А. Эйнштейн подчеркивал, что всякая картина мира упрощает и схематизирует действительность: «Человек стремится каким-то адекватным способом создать в себе простую и ясную картину мира для того, чтобы в известной степени попытаться заменить этот мир созданной таким способом картиной» . Допустимость подобной замены обусловлена особым онтологическим статусом общенаучной картины мира, вследствие чего составляющие ее понятия отождествляются с действительностью. Данная операция правомерна до тех пор, пока полученные с ее помощью результаты не противоречат теоретическому обоснованию новых объектов И процессов.

Постижение объектов, которые хотя бы частично выходят за рамки социальной практики, обеспечивает философия. Ее основное предназначение в культуре — понять, каков в своих глубинных основаниях наличный человеческий мир, каким он может и должен быть. Отсюда следует, что философская реконструкция по содержанию не тождественна реально существующей матрице мировоззренческих универсалий любой локальной культуры: «Философия как теоретическое ядро мировоззрения не только схематизирует образы мира, представленные смыслами категорий культуры, но и постоянно изобретает новые нестандартные представления, выходящие за рамки этих образов» .

Не менее важен следующий аспект философского знания. Когда говорят о человеке: «Он знает, что А», то имеется в виду объективное содержание высказывания «А». Кроме того, в фокусе нашего внимания находится субъект, обладающий знанием. Тем самым дается указание на то, что определенная совокупность знаний обязательно содержит в себе обобщающую схему — эмпирические данные становятся знанием только благодаря отнесенности к некоторой системе основоположений, принципов.

Если мы допускаем наличие особой позиции, которая позволяет установить истинность знания, то в рамках такого онтологического обоснования можно получать все более детальные знания о конкретных объектах. Возможность их существования предзадана данной онтологией, поэтому само исследование превращается в процесс последовательной актуализации объектов. Однако как только «возникает идея проблемы и проблематизации, онтология в традиционном философском смысле, то есть как то представление, в рамках которого знание оценивается как знание, разрушается, и на его место приходят другие технологии: собственно технологии проблематизации» .

Методологическое обоснование проективных моделей будущего

Как известно, в процессе развертывания НТР наука становится непосредственной производительной силой общества. Вместе с тем идея революционности изменений, заимствованная из социальной сферы, породила следующие иллюзии: достижение высокого уровня благосостояния для всех людей, быстрое завоевание космического пространства, массовая востребованность в обществе альтернативных источников энергии. Это косвенно свидетельствует об отсутствии исчерпывающего ответа на вопрос о сущности научно-технической революции. Одни авторы сводят сущность НТР к изменению в производительных силах общества, другие — к автоматизации производственных процессов, третьи — к возрастанию роли науки в развитии техники, четвертые — к появлению и развитию информационных технологий и т. д.

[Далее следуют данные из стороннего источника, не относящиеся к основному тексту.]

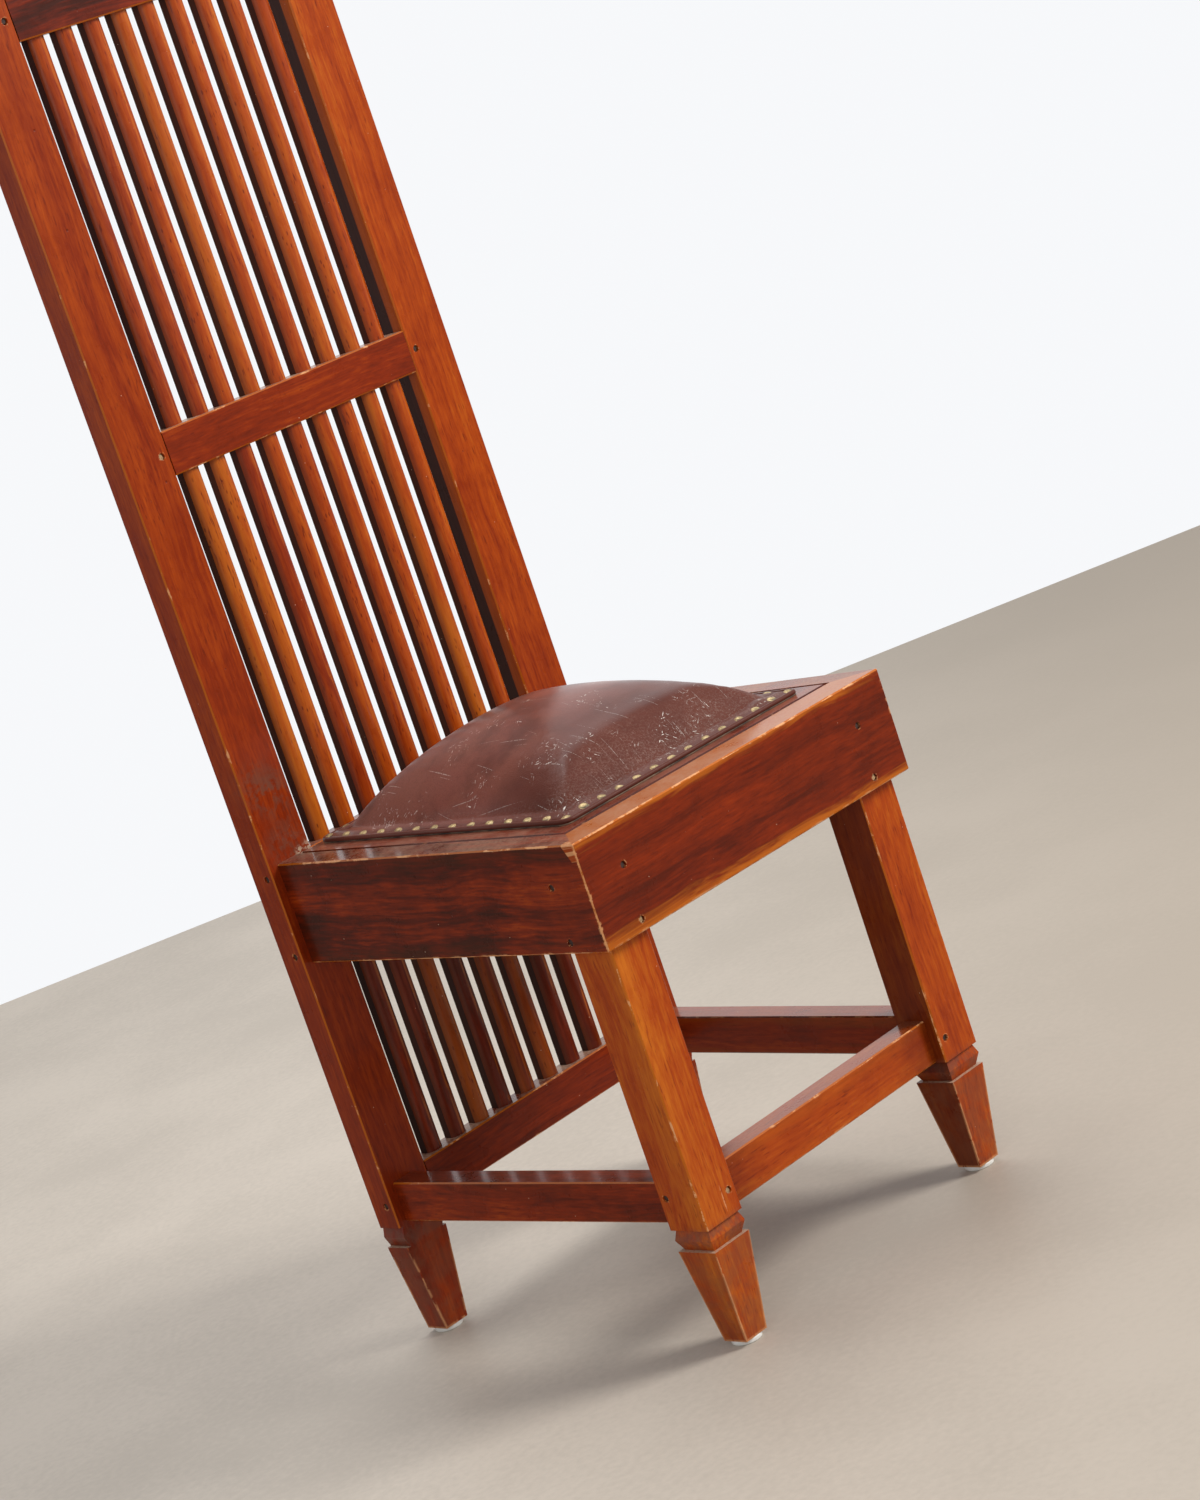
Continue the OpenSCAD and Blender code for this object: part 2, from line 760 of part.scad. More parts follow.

На наш взгляд, во всех этих случаях отражаются скорее всего отдельные стороны НТР, а не ее сущность. В этом смысле позиция И. А. Негодаева более эвристична. Он считает, что «научно-техническая революция есть совокупность взаимообусловленных качественных изменений в науке и технике, ведущих к установлению новой естественно-научной картины мира и к коренному изменению места и роли человека в производственном процессе» .

Данный тезис можно проиллюстрировать на примере информатики, предмет которой претерпел весьма значимые трансформации на протяжении

XX столетия. До сих пор среди обычных пользователей распространено наивное мнение о том, что информатика является всего лишь наукой о компьютерах. Далее мы продемонстрируем, как история развития этой дисциплины опровергает подобный упрощенный подход.

Первый период (1940-е годы) был связан с созданием теоретических основ проектирования вычислительной техники. В то время вопросы хранения, переработки и передачи информации имели первостепенное значение в информатике, поэтому для нее генетически исходной стала теория информации и анализ кодированных сигналов, в том числе работы К. Шэннона. Наряду с этим нужно упомянуть о значительном вкладе Дж. фон Неймана в инженерно-техническую теорию вычислительных машин, на основе которой были построены все транзисторные ЭВМ.

Второй этап (1950-е и 1960-е годы) характеризовался взаимосвязанной постановкой и решением когнитивных и технологических вопросов, относящихся к разработке компьютерных экспертных систем. В процессе технического представления знания основная задача формулируется-таким образом: «Как допустимо обращаться со знанием, если требуется достичь поставленной цели?». В соответствии с этим Д. А. Поспелов, признанный специалист по проблемам искусственного интеллекта, считает, что знанию присущи следующие черты: «1) внутренняя интерпретируемость (когда каждая информационная единица должна иметь уникальное имя, по которому система находит ее, а также отвечает на запросы, в которых это имя упомянуто); 2) структурированность (включенность одних информационных единиц в состав других); 3) связность (возможность задания временных, каузальных, пространственных или иного рода отношений); 4) семантическая метрика (возможность задания отношений, характеризующих ситуационную близость); 5) активность (выполнение программ инициируется текущим состоянием информационной базы)» .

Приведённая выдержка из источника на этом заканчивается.